Even among CONCACAF teams, Mexico was set for elimination in 2014 qualifying like the U.S. team suffered in 2018. The only difference is that the U.S. bailed them out with a miracle goal from Graham Zusi. Mexico handled the playoff vs. New Zealand well and then managed to get seven points from a World Cup group that included Brazil, Croatia, and Cameroon.

The U.S. team’s strongest World Cup was in 2002 and that team struggled in qualifying towards the end with three consecutive losses late in the campaign that jeopardized everything. It took a fluke of results on the second to last round to qualify.  The U.S. qualified for the 2006 World Cup with three rounds to spare and failed at the World Cup.

In this pass/fail test of qualifying, the U.S. team passed. There is nothing to suggest that either winning or losing will have any impact on the upcoming World Cup. If anything, dealing with adversity, the tough circumstances of the game, and the struggles of road qualifiers will make the players better.

U.S. fans might not want to celebrate after a loss, but it’s has been a long process in qualifying and the past four years were a dark period for the team after 2017. It’s now over, and for that fans should celebrate.


Lessons learned


The U.S. needs to work on things in the months ahead and the lessons from the Costa Rica loss only made clearer the lessons that were apparent all throughout qualifying.


No. 9 needed

A lot will be written about this in the months ahead but perhaps it is most disappointing that not a single No. 9 candidate has seized the position in recent years (predating qualifying). Josh Sargent, Ricardo Pepi, Jordan Pefok, Jesus Ferreira, Gyasi Zardes, Jozy Altidore, Sebastian Soto, and Daryl Dike have all been given chances by Berhalter to seize the No. 9 position and none have firmly answered the call. A few have played well in short runs, but none have yet to look to be the permanent answer in a way Brian McBride or Eric Wynalda were generations ago.

This has been a problem for the U.S. team for 15 years. Altidore has missed key tournaments with injuries and injuries cost Charlie Davies and Aron Johannsson the prime of their careers.
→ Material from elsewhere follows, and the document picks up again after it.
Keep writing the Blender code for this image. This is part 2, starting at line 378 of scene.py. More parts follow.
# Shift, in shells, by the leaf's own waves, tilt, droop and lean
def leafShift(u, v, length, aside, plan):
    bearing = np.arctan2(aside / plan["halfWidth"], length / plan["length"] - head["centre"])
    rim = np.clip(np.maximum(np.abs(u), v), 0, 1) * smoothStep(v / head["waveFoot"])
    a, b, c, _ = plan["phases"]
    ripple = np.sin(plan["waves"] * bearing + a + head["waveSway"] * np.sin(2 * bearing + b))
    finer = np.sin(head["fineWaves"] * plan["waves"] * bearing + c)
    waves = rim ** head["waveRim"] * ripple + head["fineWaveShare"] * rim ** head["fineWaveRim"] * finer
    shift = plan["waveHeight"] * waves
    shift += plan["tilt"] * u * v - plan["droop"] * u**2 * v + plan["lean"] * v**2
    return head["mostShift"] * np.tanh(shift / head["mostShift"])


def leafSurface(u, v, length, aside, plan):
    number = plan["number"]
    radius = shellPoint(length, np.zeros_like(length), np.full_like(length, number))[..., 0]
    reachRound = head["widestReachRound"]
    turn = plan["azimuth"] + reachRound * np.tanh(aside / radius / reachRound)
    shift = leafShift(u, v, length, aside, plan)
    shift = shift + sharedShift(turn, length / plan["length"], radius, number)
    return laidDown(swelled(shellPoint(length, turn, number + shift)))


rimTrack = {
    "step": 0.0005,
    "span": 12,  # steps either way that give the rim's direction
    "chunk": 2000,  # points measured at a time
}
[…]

This is not to say that Pepi, Sargent, Pefok, Ferreira, Dike, or Ferreira should be discounted. Any or all of them could get hot in the months ahead and become a dangerous threat come November. But the U.S. team is not any closer to having an answer with the end of the Octagonal.
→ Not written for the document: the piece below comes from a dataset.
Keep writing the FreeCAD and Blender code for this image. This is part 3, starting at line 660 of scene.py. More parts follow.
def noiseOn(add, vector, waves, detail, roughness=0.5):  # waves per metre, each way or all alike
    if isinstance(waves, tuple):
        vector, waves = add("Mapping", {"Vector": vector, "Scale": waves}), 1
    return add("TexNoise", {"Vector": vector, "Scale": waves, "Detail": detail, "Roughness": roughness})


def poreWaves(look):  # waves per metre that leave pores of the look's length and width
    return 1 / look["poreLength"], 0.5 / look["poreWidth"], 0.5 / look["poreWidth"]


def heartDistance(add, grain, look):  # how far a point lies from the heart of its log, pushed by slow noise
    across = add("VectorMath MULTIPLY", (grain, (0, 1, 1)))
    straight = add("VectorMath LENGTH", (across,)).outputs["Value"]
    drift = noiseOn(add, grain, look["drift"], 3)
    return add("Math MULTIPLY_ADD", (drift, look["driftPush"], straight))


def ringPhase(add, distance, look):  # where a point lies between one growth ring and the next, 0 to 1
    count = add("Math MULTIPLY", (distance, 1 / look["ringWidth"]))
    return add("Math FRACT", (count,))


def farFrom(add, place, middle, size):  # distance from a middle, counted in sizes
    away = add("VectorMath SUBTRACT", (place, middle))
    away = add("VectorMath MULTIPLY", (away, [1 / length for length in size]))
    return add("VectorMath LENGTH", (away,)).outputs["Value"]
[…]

Midfield must be more dynamic

It was a problem for most of qualifying and again against Costa Rica, but the U.S. team needs to generate more opportunities for the number of passes it completes in the final third. The link between the midfield and the front three needs to be sharper, especially with the final ball.

McKennie’s injury hurt the team against Costa Rica. He is strong on both the offensive and defensive side of set pieces. He also provides a lot of energy. But the team still needs better passing in the midfield with more dangerous final balls.

Musah is an expert dribbler and is comfortable with the ball, but can he be the creative link that is needed? He showed a lot of talent but was inconclusive in this in qualifying? Can Brenden Aaronson and Gio Reyna become options in the attacking midfield for the national team (where they play with their clubs) or are they wingers?

Berhalter will need more offensive bite from his midfield ahead of the World Cup.


Set pieces


Aside from the 3-0 home win against Honduras when Kellyn Acosta had a huge game with his dead-ball deliveries, set pieces were woefully disappointing during qualifying – both offensively and defensively.

Christian Pulisic’s deliveries haven’t been great. Acosta has been inconsistent as well. The deliveries also do not find either Walker Zimmerman or Miles Robinson nearly enough.

Defensively, the U.S. was poor with its set pieces against Costa Rica and at the end of the Panama game.

Reversing this is going to be so critical for the U.S. team at the World Cup. When the team has to play quality teams like France or Poland, chances will be fewer and set pieces can help equalize a talent deficit (as they did for Costa Rica).


Emotion as a tool


Finally, the U.S. team must learn to both play with emotion and a chip on its shoulder. That was always a hallmark of the team in generations past. In single games, emotion can be more important than talent. On the flip side, the U.S. team must also have to learn how to deal with emotional opponents.

Consider a World Cup draw where the U.S. could face an excited host in Qatar from Pot 1 of the draw who will have a fired-up home crowd behind it. Or the U.S. could face Iran from Pot 3 in a politically charged game with Iran only a stones’ throw from Qatar. Or the U.S. could be drawn with Ukraine from Pot 4 and the Ukrainians will have the world behind them if they win their playoff. A potential rematch with Ghana also looms from Pot 4.

In these games, the U.S. will have both show emotion but also have the maturity to deal with adversity.

In World Cup qualifying, the U.S. team struggled on the road. The U.S. team will have fans in Qatar and only drawing the hosts would give the U.S. a true road game at the World Cup. The U.S. has learned to deal with rivals Mexico at unneutral places like Denver and Las Vegas, but still must grow up quickly to deal with the emotion of some of the potential outcomes of the World Cup draw.  


Friday’s draw


In case you needed a reminder, here are the pots for Friday’s World Cup draw

Pot 1: Qatar, Brazil, Belgium, France, Argentina, England, Spain, Portugal

Pot 2: Mexico, Netherlands, Denmark, Germany, Uruguay, Switzerland, USA, Croatia

Pot 3: Senegal, Iran, Japan, Morocco, Serbia, Poland, South Korea, Tunisia

Pot 4: Cameroon, Canada, Ecuador, Saudi Arabia, Ghana, Scotland vs. Wales/Ukraine, Costa Rica vs. New Zealand, Peru vs. UAE/Australia.